At once a self-mocking documentary about the filmmaking process generally, a portrait of the very different attitudes and aptitudes beneath von Trier's and Leth's working methods in particular, and a feature-length experimental narrative that takes much pleasure in withholding as much information as it manages to kaleidoscope together, The Five Obstructions merges high-concept comedy with potentially ego-bruising psychodrama, resulting in a film that seems somehow both cryptic and enlightening. Even the movie's title is a masterstroke of misdirection, given that the minor obstructions imposed on each of the five remakes actually serve to camouflage the major obstruction on which the entire film is predicated: we're never allowed to view Leth's original short from beginning to end, nor do we ever see the entirety of any of the five remakes – a structuring omission that celebrates the caprices of creation even as it iterates the all too familiar production frustrations every filmmaker must learn to endure.

Far from the emotionally battering melodramas for which von Trier is best known, The Five Obstructions turns the tables on the famously unforgiving filmmaker by forcing him to contend with a central character who refuses to be flattened by the iron fist of fate. Happy to either abide by or abandon each of von Trier's rules of the game, Leth – who claims among his own influences aesthetic strategists Marcel Duchamp, Andy Warhol, and John Cage – clearly delights in thinking two moves ahead of his codirector.
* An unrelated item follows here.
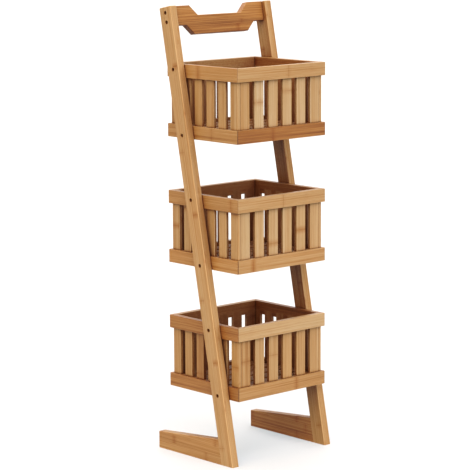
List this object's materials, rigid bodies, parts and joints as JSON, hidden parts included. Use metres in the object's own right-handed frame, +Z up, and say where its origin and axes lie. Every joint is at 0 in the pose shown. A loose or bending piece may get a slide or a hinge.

Von Trier may have set out to reduce "The Perfect Human" to ruins, but Leth has other ideas: rather than ruining perfection by attempting to improve on it, he turns his own imperfections into advantages, and by smiling and cheating and looking so fine, finally manages to ruin his ruiner instead.

'The Five Obstructions' opens Fri/25, Lumiere Theatre, 1572 California, S.F. (415) 267-4893; Act I and II, 2128 Center, Berk. (510) 843-FILM. See Movie Clock, in Film listings, for show times and prices.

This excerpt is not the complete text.